By name, there were no missions formally classified as Apollo 2 or 3. After the tragedy that killed the crew of Apollo 1, the program continued with unmanned flight tests for 16 months. Early Saturn 1B rockets had only sequence numbers in the NASA program timeline and later, the named designations officially began again with the introduction of the first Saturn V.

When cruising through NASA security to
sabotage a Saturn V, don't forget your cat.
Apollo 4
Date: November 9, 1967
Launch Vehicle: Saturn V
NASA tested the stages and the Service Propulsion System (SPS), which is the rocket attached to the Lunar Module (an engine at one end of the cylindrical craft designed to enter and later escape lunar orbit).

Apollo 5
Date: January 22-24, 1968
Launch Vehicle: Saturn-1B
First launch of the Lunar Module, to verify ascent and descent propulsion. After the initial two rocket stages put the payload into orbit, the S-IVB would fire to provide an escape from Earth orbit and send the Apollo craft to the moon. Both worked perfectly.

Apollo 6
Date: April 4, 1968
Launch Vehicle: Saturn V
Not the raving success NASA hoped, but a crucial flight that highlighted necessary repairs and contingency plans. Severe oscillations occurred upon firing the first stage, two engines shut down prematurely during the second stage; and after Apollo 6 reached orbit, the third stage engine failed to re-ignite for a simulated "translunar injection,” so controllers used the SPS instead.

Numerous video clips from both Apollo 4 and Apollo 6 (mission control, ignition, launch, stages detaching and igniting) are featured in the March 1968 Star Trek episode "Assignment: Earth,” where Teri Garr and Agent Seven "align" Earth history by preventing a first strike disaster. Saturn V plays the nuclear missile.

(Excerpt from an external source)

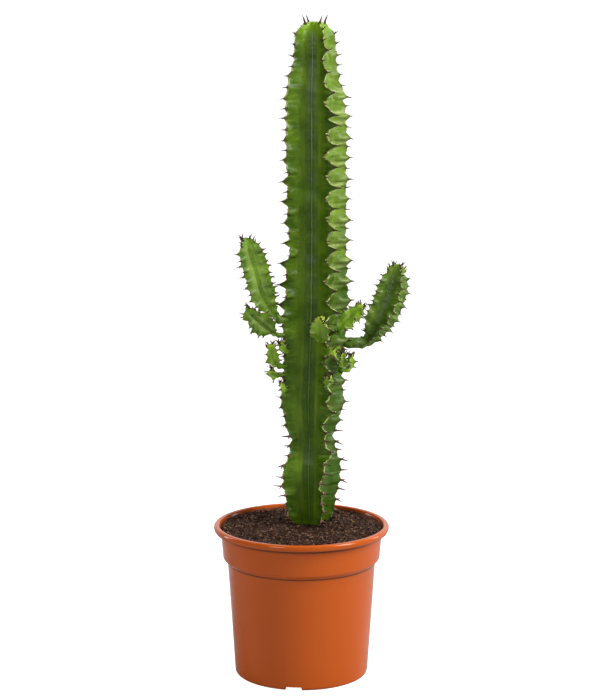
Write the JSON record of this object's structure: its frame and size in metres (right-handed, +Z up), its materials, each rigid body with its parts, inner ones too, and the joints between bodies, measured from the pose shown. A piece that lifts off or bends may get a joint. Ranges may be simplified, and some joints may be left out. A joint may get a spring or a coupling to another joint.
{
  "type": "potted candelabra euphorbia",
  "caption": "Tall candelabra euphorbia with wavy spined ribs, side arms and young shoots, standing in soil in a glossy orange plastic pot.",
  "frame": {"origin": "centre of the pot's underside, on the surface that it stands on", "axes": "+Z up along the pot's axis; the front of the plant faces -Y, with its right arm towards +X"},
  "size_m": [0.2183, 0.19, 0.7118],
  "materials": {
    "pot": "glossy injection-moulded orange plastic",
    "soil": "loose dark brown peat with bark and fibres",
    "trunk": "waxy mid-green succulent skin with pale channels and brown horny margins",
    "arms": "waxy green succulent skin with brown horny margins",
    "shoots": "bright green young succulent skin"
  },
  "bodies": {
    "root": {"pot": "pot", "soil": "soil", "trunk": "trunk", "arm_left": "arms", "arm_right": "arms", "shoot_left_lobe": "shoots", "bud_left_upper": "shoots", "shoot_left_blade": "shoots", "shoot_left_low": "shoots", "bud_left_low": "shoots", "shoot_front": "shoots", "shoot_front_crown": "shoots", "shoot_front_right": "shoots", "shoot_right_back": "shoots", "bud_right_pale": "shoots", "shoot_right_low": "shoots", "bud_front_low": "shoots"}
  },
  "joints": []
}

This famous footage was used for numerous documentaries, countless newscasts and tirelessly by MTV in the 80s; today, it is often mistaken for Apollo 11 simply because the images are so familiar. (However, at the time the episode aired, the Apollo 11 launch was still 15 months in the future.)

On the same day as the launch, Martin Luther King, Jr. was shot and killed in Memphis, Tennessee. The Apollo 6 Command Module is on display at the Fernbank Science Center, in his hometown of Atlanta, Georgia.